I mentioned during my initial hands-on that we’re starting to see far more capable cameras in budget or mid-range devices and the Nokia 7.2 continues that growing tradition. The circular camera bump includes a main 48-megapixel main sensor, 5-megapixel depth sensor, and an 8-megapixel ultra-wide-angle lens.
For me, the circular camera notch is actually more attractive in a central position than an upper right or left linear setup. It’s far less likely you’ll put a finger over one of the lenses when trying to take a photo or record some video.
The quality of photos does pale in comparison to the Pixel 3a and that awesome Google photography magic. When in the 48-megapixel mode, photos are sharp, have decent colors but can be a little too over-saturated in certain lighting.

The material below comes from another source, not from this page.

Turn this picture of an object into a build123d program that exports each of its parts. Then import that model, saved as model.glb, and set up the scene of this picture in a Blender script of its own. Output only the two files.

Low-light photography is one area that the Nokia 7.2 definitely improves upon. It still isn’t perfect but there is a Night Sight clone included within the camera app that manages to do better than before but doesn’t get close to the quality of the Pixel 3a’s Night Sight.
Considering the hardware, the 3,500mAh cell packed inside should provide more-than-adequate longevity. Having come from many flagship phones that have in excess of 4,000mAh packed inside, it’s refreshing to get all-day longevity with a smaller cell.
In most cases, I have managed to end the day with around 30-40% battery life remaining in my Nokia 7.2 review unit. There is plenty of headroom for the heavy mobile gamer or video viewer. There is no wireless charging but you do get fast-charging via the USB-C port.
Make no mistake, the Nokia 7.2 is a great budget Android smartphone. It has an exceptional build quality and a solid, consistent camera that although not quite up to the same level as the Pixel 3a, does give you far more options with the extra lenses and modes.
The build quality is far better in my opinion than the Pixel 3a, although the performance is a slight step down. The camera doesn’t quite get close enough but it is most definitely good enough for the vast majority of people out there.
When you look at the budget market in the US, there isn’t a great deal of competition in the sub $400 space. New competitors should be welcomed and the Nokia 7.2 is a solid addition to the US market, so much so that you should definitely consider it. There is a caveat though, as the Nokia 7.2 doesn’t work on all carriers — Verizon and Sprint being notable exceptions.
Overall, the Nokia 7.2 is a great package that continues the good work that HMD Global has been doing over the past few years. Are there better phones on the market? Sure. But there are very few mid-range devices that offer such a compelling package for under $350. If you were to pick up the Nokia 7.2 we’re sure you won’t be disappointed even if we think the Pixel 3a might be arguably a better purchase.
Where can I buy the Nokia 7.2?
The Nokia 7.2 is available on Amazon for $349 although there is a waiting time. You can also pick up the Nokia 7.2 from B&H Photo and BestBuy unlocked or for $349. All retailers have the handset available in the Charcoal and Cyan Green color options.